I’m that person that calls to check up on how my hometown friends are doing.
Not hearing from them for years.

So my answer would be. Just the way it is, without your “hometown friends”.

YARNLADY's avatar

You have a different definition of friend than I do.

Marva's avatar

Dearest, there are a few important issues you are mentioning:
1 is that it must be time to move on and find new friends, real ones, who don’t ditch you just like that, even if you made a mistake.
2 Is that maybe you maid a bad choice to “ditch” a friend and join others. In retun, you got ditched yourself. That often happens, what we give out to the world comes back to us in a diffrent way, incl. good things we give out. Were your motives pure? then why would you have to ditch one friend to join a group? (a childhood friend!) true friendships are not conditioned like that.
3 Is fear. In this case, fear of them ganging up on you. Fear comes when we don’t understand that it is up to us to face things and make the best out of them. Just be yourself: allow yourself to feel hurt and show the pain, don’t try to hide it.
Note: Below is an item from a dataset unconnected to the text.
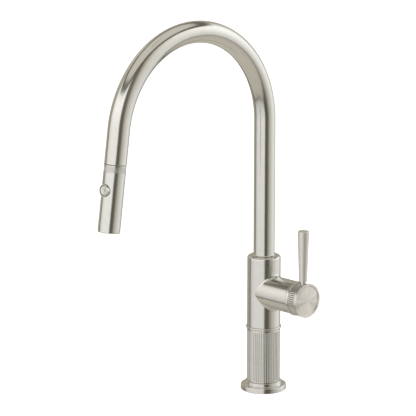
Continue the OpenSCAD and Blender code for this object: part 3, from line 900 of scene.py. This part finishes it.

Allow lonliness. Things will turn around for sure when you are true to yourself. Somehow, this will become the best turn of events, if you let it.

Joybird's avatar

They haven’t “erased” you, they’ve disassociated you because they are moving on and growing up in life by taking on new challenges which have taken them higher standards and for whatever reason you aren’t challenging yourself in the same manner. It may be classist or it may be that these are people who are moving their lives towards becoming professionals. People tend to break with people with whom they no longer share interests when this occurs.
If you would like it to be otherwise then you need to establish a means of continuing to grow and learn and establish yourself in business even if that means taking up a trade of some kind.